Dog training - Nov. 15 to last day of Feb. in upland zone. Closed to dog training in wetland zone. Daylight hours only. No fox or coyote chasing. No dog training one day before and during scheduled big game hunts.
Retriever Dog Field Trials - Pre-approved by Area Manager at least 30 days in advance of trial dates.
Site Description: Smith Bend/Yuchi Refuge is a unique 2,500-acre tract on the Tennessee River, with three miles of riverfront, 1,000 acres of wetland and 1,500 acres of upland forest.
Paved roads pass through the refuge.

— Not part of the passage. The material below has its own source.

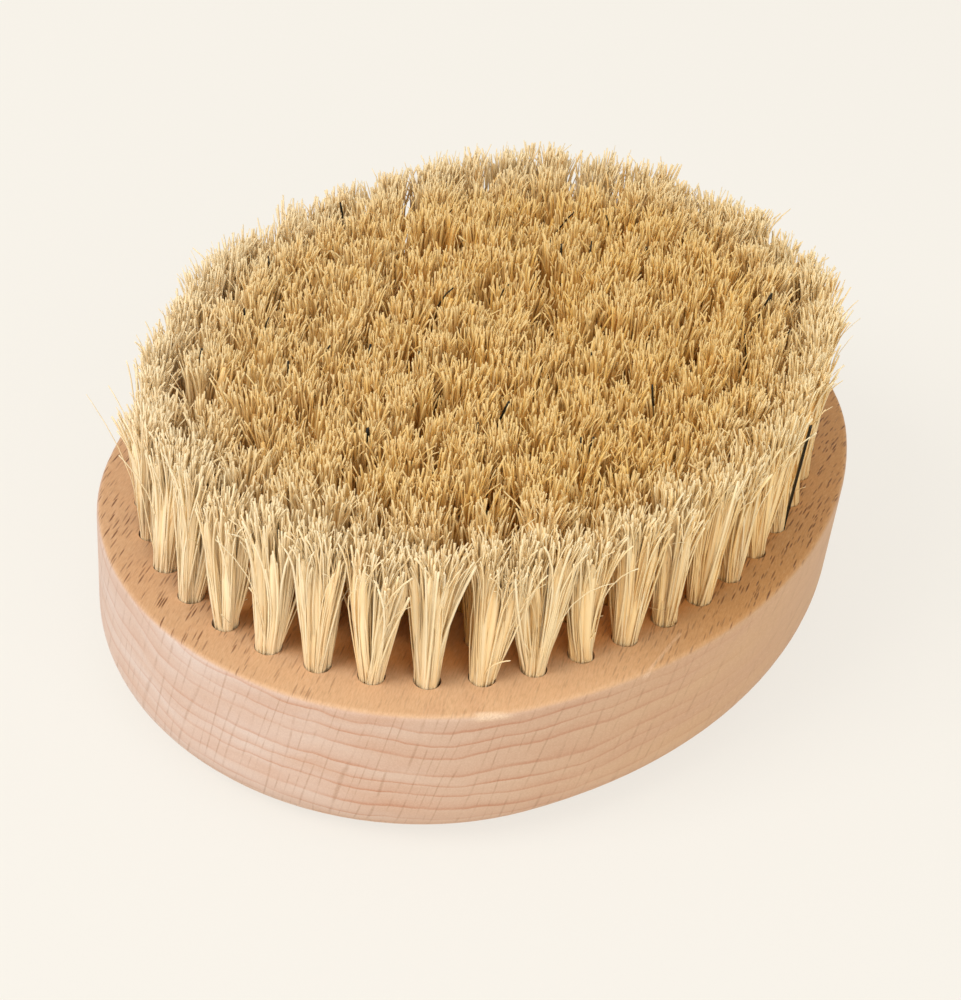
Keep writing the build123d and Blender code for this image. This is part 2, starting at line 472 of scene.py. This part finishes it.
def growth_rings(t, place, straight, rightward, right):
    """The rings, a sharp line under a slow darkening at uneven distances, and their depth."""
    _, y, z = t.split(place)
    depth = t.sum(
        t.sum(z, t.product(y, RING_TILT), t.product(y, y, RING_BOW)),
        t.swing(t.noise(straight, *WOOD_NOISE["wander"]), RING_WANDER),
        t.swing(t.noise(straight, *WOOD_NOISE["ripple"]), RING_RIPPLE),
        t.swing(t.noise(straight, *WOOD_NOISE["kinks"]), RING_KINK),
    )
    uneven = t.noise(t.join(depth, 0.0, 0.0), *WOOD_NOISE["uneven"])
    depth = t.sum(depth, t.swing(uneven, RING_UNEVEN))
    year = t.math("FRACT", t.product(depth, -1 / RING_SPACING))
    line = t.product(t.spread(year, *LINE_RISE, smooth=True), t.spread(year, *LINE_FALL))
    late = t.product(t.math("POWER", year, LATE_POWER), t.spread(year, *LATE_FALL))
    strength = t.noise(straight, *WOOD_NOISE["strength"])
    rings = t.product(
        t.sum(t.product(line, LINE_SHARE), t.product(late, LATE_SHARE)),
        t.spread(strength, *RING_STRENGTH),
        t.spread(t.math("ABSOLUTE", rightward), *RING_FADE_ASIDE, smooth=True),
        t.spread(right, *RING_FADE_RIGHT),
    )
    return rings, depth


def wood_rays(t, along, level, z, grain, calm, right):
    """Rays, thin sheets along the grain and nearly upright, as the face and the wall show them."""
    wide, wide_pick = t.flecks(grain, *WIDE_FLECK)
    small, small_pick = t.flecks(grain, *SMALL_FLECK)
    wide = t.product(wide, t.spread(wide_pick, *WIDE_PICK))
    small = t.product(small, t.spread(small_pick, *SMALL_PICK))
    wide_face = t.product(wide, t.between(calm, WIDE_IN_CALM, 1.0))
    small_face = t.product(
        small, t.between(right, *SMALL_ON_FACE), t.between(calm, SMALL_IN_CALM, 1.0)
    )
    leaning = t.sum(level, t.product(z, NET_LEAN))
    net_place = t.join(along, leaning, z)
    phase = t.swing(t.noise(net_place, *WOOD_NOISE["phase"]), NET_PHASE)
    phase = t.sum(t.product(leaning, 1 / NET_SPACING), phase)
    offset = t.math("ABSOLUTE", t.sum(t.math("FRACT", phase), -0.5))
    shown = t.noise(net_place, *WOOD_NOISE["shown"])
    net = t.product(
        t.spread(offset, *NET_LINE, smooth=True),
        t.spread(shown, *NET_SHOWN),
        t.between(right, *NET_ON_WALL),
    )
    small_wall = t.product(small, t.between(right, *SMALL_ON_WALL))
    return t.math("MAXIMUM", wide_face, small_face), t.math("MAXIMUM", net, small_wall)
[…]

Extensive grasslands provide ample habitat for shrubland and grassland birds.
Observation tower that overlooks the floodplain, river, and bluffs.
Wildlife to Watch: The Bend is home to almost every species of wildlife native to the region.
Though this site does not offer the same breathtaking overlooks and natural features that the Cumberland Plateau is known for, it is home to some of the very best opportunities to see a wide array of birds and butterflies.
This site is also home to several unique habitats not found elsewhere in the region, such as cedar glades and prairie grasslands.
This site is a must for bird, wildflower and butterfly enthusiasts.
Stopping to bird watch at grasslands like this one in winter will yield a variety of sparrows and maybe some quail.